[Start of Data provided]
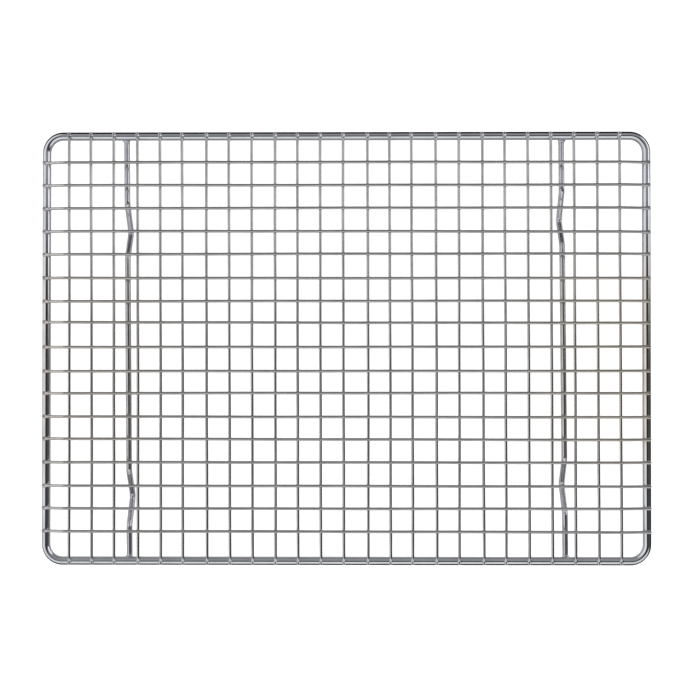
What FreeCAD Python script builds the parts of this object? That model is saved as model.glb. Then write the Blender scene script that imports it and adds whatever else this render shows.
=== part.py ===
"""Wire cooling rack: a welded mesh on a bent rim, standing on two bars with V-shaped feet.

Frame: +X along the long side, +Y across the rack, +Z up. The origin is on the table surface,
under the middle of the rim. Millimetres and degrees.

The rack is 45 lengths of round wire. Each is made to its full section first. Where two wires
are resistance welded, one sinks into the other by weld_setdown, so the upper or thinner wire
is then cut by the one that it sits on, and the two solids meet face to face.
"""

import FreeCAD, Part
from collections import namedtuple
import math
import os

import Sketcher

SHEET = "Dimensions"

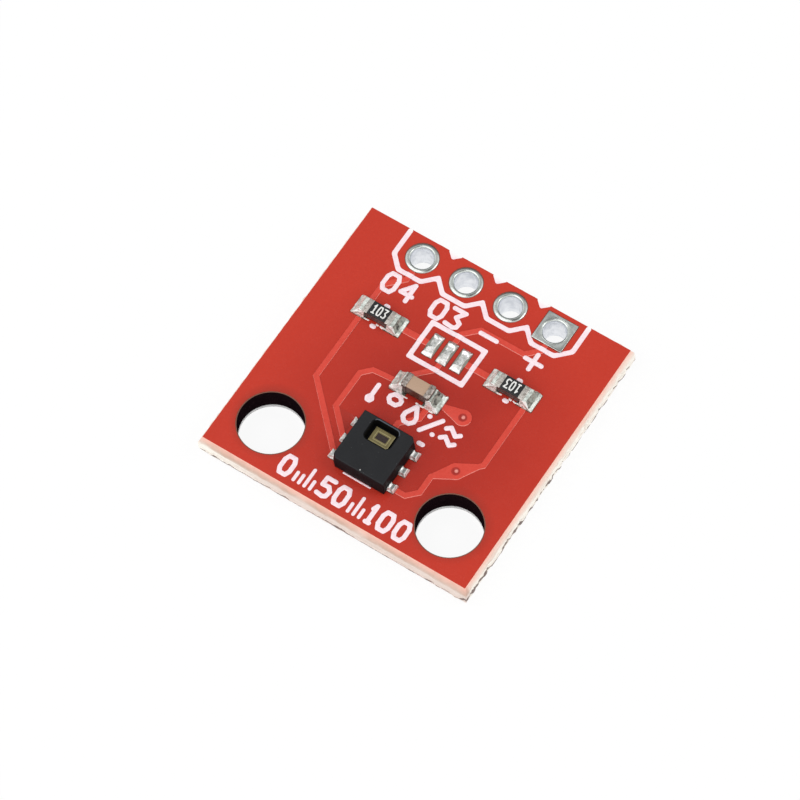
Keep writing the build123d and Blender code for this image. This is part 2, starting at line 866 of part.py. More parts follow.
with BuildPart() as sensor_body:
    with BuildSketch(Plane((sensor_x, sensor_y, chip_base))) as foot:
        Rectangle(sensor_size, sensor_size)
        corners = foot.vertices().sort_by(lambda corner: corner.X + corner.Y)
        chamfer([corners[0], corners[-1]], sensor_corner_chamfer)
    extrude(amount=sensor_foot_height)
    extrude(
        sensor_body.faces().sort_by(Axis.Z)[-1],
        amount=sensor_height - sensor_foot_height,
        taper=sensor_draft_angle,
    )
    chamfer(sensor_body.faces().sort_by(Axis.Z)[-1].edges(), sensor_top_edge)
    with BuildSketch(Plane((window_x, window_y, sensor_top))):
        RectangleRounded(sensor_window_width, sensor_window_depth, sensor_window_corner)
    extrude(amount=-sensor_window_recess, taper=sensor_window_draft, mode=Mode.SUBTRACT)
    add(sensor_leads.part, mode=Mode.SUBTRACT)
    add(sensor_paddle.part, mode=Mode.SUBTRACT)
sensor_body.part.label = "sensor_body"
export_step(sensor_body.part, "parts/sensor_body.step")

with BuildPart() as sensor_die:
    with BuildSketch(Plane((window_x, window_y, window_floor))):
        Rectangle(die_width, die_depth)
    extrude(amount=die_height)
sensor_die.part.label = "sensor_die"
export_step(sensor_die.part, "parts/sensor_die.step")

with BuildPart() as sensor_die_frame:
    with BuildSketch(Plane((window_x, window_y, window_floor + die_height))):
        Rectangle(die_width, die_depth)
        Rectangle(die_opening_width, die_opening_depth, mode=Mode.SUBTRACT)
    extrude(amount=die_frame_height)
sensor_die_frame.part.label = "sensor_die_frame"
export_step(sensor_die_frame.part, "parts/sensor_die_frame.step")

with BuildPart() as sensor_solder:
    for row in sensor_rows:
        y = sensor_y + row * sensor_lead_pitch
        inner = sensor_half - sensor_lead_length
        foot_length = sensor_lead_length + sensor_land_reach - solder_land_margin
        crest_length = sensor_lead_length + sensor_solder_shoulder
        with BuildSketch(Plane((sensor_x, y, land_top))):
            with Locations((inner + foot_length / 2, 0)):
                draw_block(foot_length, sensor_solder_width, solder_corner_cut)
        with BuildSketch(Plane((sensor_x, y, land_top + sensor_solder_height))):
            with Locations((inner + crest_length / 2, 0)):
                draw_block(crest_length, sensor_solder_crest_width, solder_corner_cut)
        loft(ruled=True)
    mirror(about=Plane.YZ.offset(sensor_x))
    with BuildSketch(Plane((sensor_x, sensor_y, chip_base))):
        Rectangle(sensor_size + 2 * sensor_lead_reach, sensor_size)
    extrude(amount=sensor_height, mode=Mode.SUBTRACT)
    with BuildSketch(Plane((sensor_x, sensor_y, land_top))):
        Rectangle(sensor_paddle_width - 2 * solder_land_margin, sensor_paddle_depth - 2 * solder_land_margin)
    extrude(amount=solder_film)
sensor_solder.part.label = "sensor_solder"
export_step(sensor_solder.part, "parts/sensor_solder.step")
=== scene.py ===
"""Looks of a temperature and humidity sensor module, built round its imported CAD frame."""

import json
import logging
import math
from dataclasses import dataclass
from enum import Enum
from typing import Callable, Sequence

import bpy
from mathutils import Matrix, Vector

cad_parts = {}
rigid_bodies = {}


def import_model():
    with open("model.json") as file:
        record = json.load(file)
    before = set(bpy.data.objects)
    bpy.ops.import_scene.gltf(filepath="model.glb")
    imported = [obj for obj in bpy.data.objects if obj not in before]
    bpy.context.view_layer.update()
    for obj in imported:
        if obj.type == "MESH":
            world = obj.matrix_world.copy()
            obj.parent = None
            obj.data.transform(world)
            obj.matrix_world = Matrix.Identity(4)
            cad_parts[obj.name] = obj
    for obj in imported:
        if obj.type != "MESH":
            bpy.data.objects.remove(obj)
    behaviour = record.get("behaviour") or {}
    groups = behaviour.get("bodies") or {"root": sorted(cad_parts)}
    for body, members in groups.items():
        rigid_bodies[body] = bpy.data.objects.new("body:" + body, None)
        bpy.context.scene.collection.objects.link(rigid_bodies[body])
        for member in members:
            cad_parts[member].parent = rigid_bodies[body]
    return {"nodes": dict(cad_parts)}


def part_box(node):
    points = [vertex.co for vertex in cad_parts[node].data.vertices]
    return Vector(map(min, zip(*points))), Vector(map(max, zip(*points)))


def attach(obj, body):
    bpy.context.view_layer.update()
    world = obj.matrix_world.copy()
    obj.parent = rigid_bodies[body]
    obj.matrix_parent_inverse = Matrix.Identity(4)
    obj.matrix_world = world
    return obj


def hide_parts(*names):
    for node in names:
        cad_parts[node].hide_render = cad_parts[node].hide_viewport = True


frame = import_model()

LOG = logging.getLogger("sensor_module")
MM = 0.001
CLOSE = 0.001  # two places nearer than this are one place, in millimetres
ROOT = "root"
Point = tuple[float, float]
Colour = tuple[float, float, float]
Socket = bpy.types.NodeSocket


def linear(red: int, green: int, blue: int) -> Colour:
    """Turns an 8-bit display colour into the linear values that shaders take.

    Args:
        red: red, 0 to 255.
        green: green, 0 to 255.
        blue: blue, 0 to 255.

    Returns:
        The three linear values, 0 to 1.
    """
    values = [
        part / 255 / 12.92 if part < 11 else ((part / 255 + 0.055) / 1.055) ** 2.4
        for part in (red, green, blue)
    ]
    return (values[0], values[1], values[2])


def metres(values: Sequence[float]) -> list[float]:
    """Turns millimetres into metres."""
    return [value * MM for value in values]


class Kind(Enum):
    """What a selection in edit mode is made of."""

    VERTS = (True, False, False)
    EDGES = (False, True, False)
    FACES = (False, False, True)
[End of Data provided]
Challenge
Restate every line of the data word for word.

Solution for this task
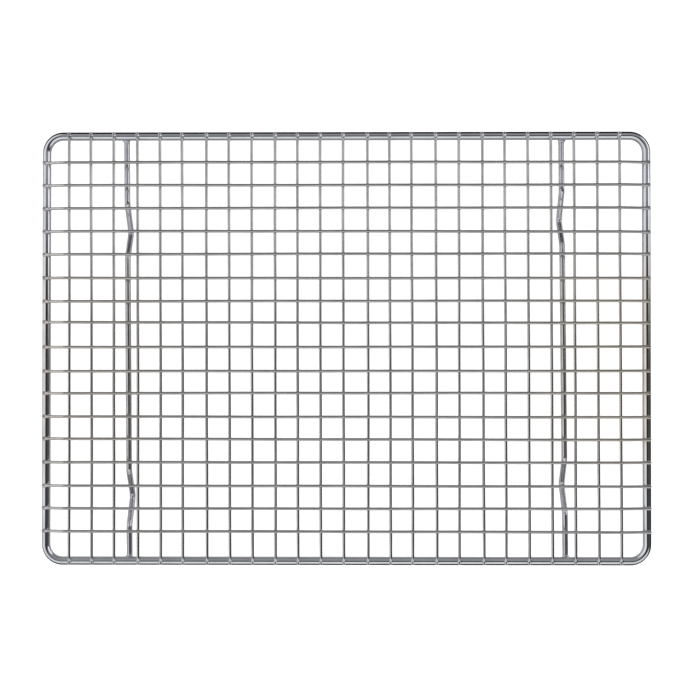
What FreeCAD Python script builds the parts of this object? That model is saved as model.glb. Then write the Blender scene script that imports it and adds whatever else this render shows.
=== part.py ===
"""Wire cooling rack: a welded mesh on a bent rim, standing on two bars with V-shaped feet.

Frame: +X along the long side, +Y across the rack, +Z up. The origin is on the table surface,
under the middle of the rim. Millimetres and degrees.

The rack is 45 lengths of round wire. Each is made to its full section first. Where two wires
are resistance welded, one sinks into the other by weld_setdown, so the upper or thinner wire
is then cut by the one that it sits on, and the two solids meet face to face.
"""

import FreeCAD, Part
from collections import namedtuple
import math
import os

import Sketcher

SHEET = "Dimensions"

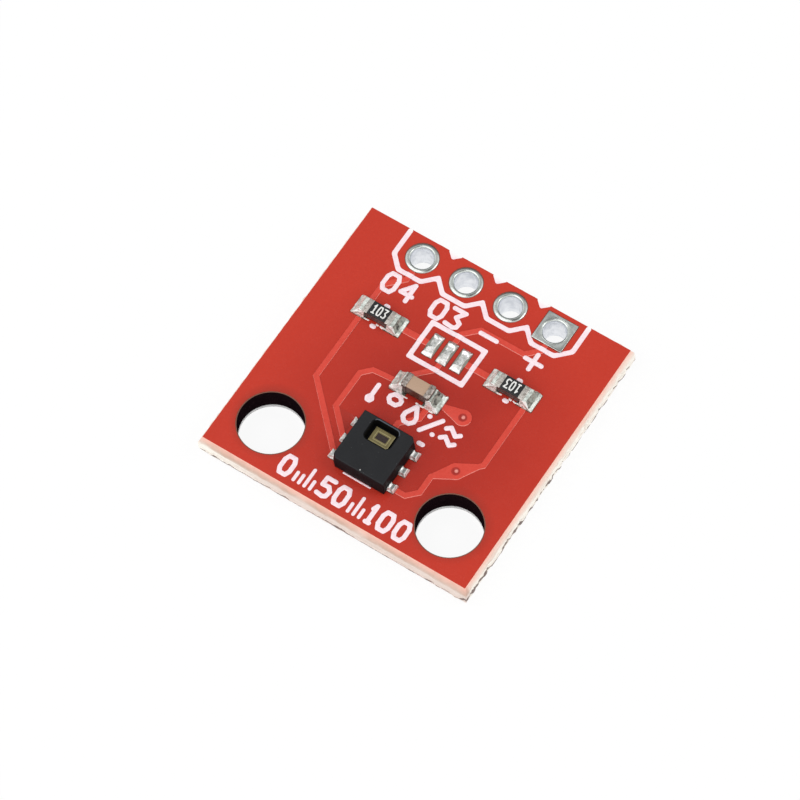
Keep writing the build123d and Blender code for this image. This is part 2, starting at line 866 of part.py. More parts follow.
with BuildPart() as sensor_body:
    with BuildSketch(Plane((sensor_x, sensor_y, chip_base))) as foot:
        Rectangle(sensor_size, sensor_size)
        corners = foot.vertices().sort_by(lambda corner: corner.X + corner.Y)
        chamfer([corners[0], corners[-1]], sensor_corner_chamfer)
    extrude(amount=sensor_foot_height)
    extrude(
        sensor_body.faces().sort_by(Axis.Z)[-1],
        amount=sensor_height - sensor_foot_height,
        taper=sensor_draft_angle,
    )
    chamfer(sensor_body.faces().sort_by(Axis.Z)[-1].edges(), sensor_top_edge)
    with BuildSketch(Plane((window_x, window_y, sensor_top))):
        RectangleRounded(sensor_window_width, sensor_window_depth, sensor_window_corner)
    extrude(amount=-sensor_window_recess, taper=sensor_window_draft, mode=Mode.SUBTRACT)
    add(sensor_leads.part, mode=Mode.SUBTRACT)
    add(sensor_paddle.part, mode=Mode.SUBTRACT)
sensor_body.part.label = "sensor_body"
export_step(sensor_body.part, "parts/sensor_body.step")

with BuildPart() as sensor_die:
    with BuildSketch(Plane((window_x, window_y, window_floor))):
        Rectangle(die_width, die_depth)
    extrude(amount=die_height)
sensor_die.part.label = "sensor_die"
export_step(sensor_die.part, "parts/sensor_die.step")

with BuildPart() as sensor_die_frame:
    with BuildSketch(Plane((window_x, window_y, window_floor + die_height))):
        Rectangle(die_width, die_depth)
        Rectangle(die_opening_width, die_opening_depth, mode=Mode.SUBTRACT)
    extrude(amount=die_frame_height)
sensor_die_frame.part.label = "sensor_die_frame"
export_step(sensor_die_frame.part, "parts/sensor_die_frame.step")

with BuildPart() as sensor_solder:
    for row in sensor_rows:
        y = sensor_y + row * sensor_lead_pitch
        inner = sensor_half - sensor_lead_length
        foot_length = sensor_lead_length + sensor_land_reach - solder_land_margin
        crest_length = sensor_lead_length + sensor_solder_shoulder
        with BuildSketch(Plane((sensor_x, y, land_top))):
            with Locations((inner + foot_length / 2, 0)):
                draw_block(foot_length, sensor_solder_width, solder_corner_cut)
        with BuildSketch(Plane((sensor_x, y, land_top + sensor_solder_height))):
            with Locations((inner + crest_length / 2, 0)):
                draw_block(crest_length, sensor_solder_crest_width, solder_corner_cut)
        loft(ruled=True)
    mirror(about=Plane.YZ.offset(sensor_x))
    with BuildSketch(Plane((sensor_x, sensor_y, chip_base))):
        Rectangle(sensor_size + 2 * sensor_lead_reach, sensor_size)
    extrude(amount=sensor_height, mode=Mode.SUBTRACT)
    with BuildSketch(Plane((sensor_x, sensor_y, land_top))):
        Rectangle(sensor_paddle_width - 2 * solder_land_margin, sensor_paddle_depth - 2 * solder_land_margin)
    extrude(amount=solder_film)
sensor_solder.part.label = "sensor_solder"
export_step(sensor_solder.part, "parts/sensor_solder.step")
=== scene.py ===
"""Looks of a temperature and humidity sensor module, built round its imported CAD frame."""

import json
import logging
import math
from dataclasses import dataclass
from enum import Enum
from typing import Callable, Sequence

import bpy
from mathutils import Matrix, Vector

cad_parts = {}
rigid_bodies = {}


def import_model():
    with open("model.json") as file:
        record = json.load(file)
    before = set(bpy.data.objects)
    bpy.ops.import_scene.gltf(filepath="model.glb")
    imported = [obj for obj in bpy.data.objects if obj not in before]
    bpy.context.view_layer.update()
    for obj in imported:
        if obj.type == "MESH":
            world = obj.matrix_world.copy()
            obj.parent = None
            obj.data.transform(world)
            obj.matrix_world = Matrix.Identity(4)
            cad_parts[obj.name] = obj
    for obj in imported:
        if obj.type != "MESH":
            bpy.data.objects.remove(obj)
    behaviour = record.get("behaviour") or {}
    groups = behaviour.get("bodies") or {"root": sorted(cad_parts)}
    for body, members in groups.items():
        rigid_bodies[body] = bpy.data.objects.new("body:" + body, None)
        bpy.context.scene.collection.objects.link(rigid_bodies[body])
        for member in members:
            cad_parts[member].parent = rigid_bodies[body]
    return {"nodes": dict(cad_parts)}


def part_box(node):
    points = [vertex.co for vertex in cad_parts[node].data.vertices]
    return Vector(map(min, zip(*points))), Vector(map(max, zip(*points)))


def attach(obj, body):
    bpy.context.view_layer.update()
    world = obj.matrix_world.copy()
    obj.parent = rigid_bodies[body]
    obj.matrix_parent_inverse = Matrix.Identity(4)
    obj.matrix_world = world
    return obj


def hide_parts(*names):
    for node in names:
        cad_parts[node].hide_render = cad_parts[node].hide_viewport = True


frame = import_model()

LOG = logging.getLogger("sensor_module")
MM = 0.001
CLOSE = 0.001  # two places nearer than this are one place, in millimetres
ROOT = "root"
Point = tuple[float, float]
Colour = tuple[float, float, float]
Socket = bpy.types.NodeSocket


def linear(red: int, green: int, blue: int) -> Colour:
    """Turns an 8-bit display colour into the linear values that shaders take.

    Args:
        red: red, 0 to 255.
        green: green, 0 to 255.
        blue: blue, 0 to 255.

    Returns:
        The three linear values, 0 to 1.
    """
    values = [
        part / 255 / 12.92 if part < 11 else ((part / 255 + 0.055) / 1.055) ** 2.4
        for part in (red, green, blue)
    ]
    return (values[0], values[1], values[2])


def metres(values: Sequence[float]) -> list[float]:
    """Turns millimetres into metres."""
    return [value * MM for value in values]


class Kind(Enum):
    """What a selection in edit mode is made of."""

    VERTS = (True, False, False)
    EDGES = (False, True, False)
    FACES = (False, False, True)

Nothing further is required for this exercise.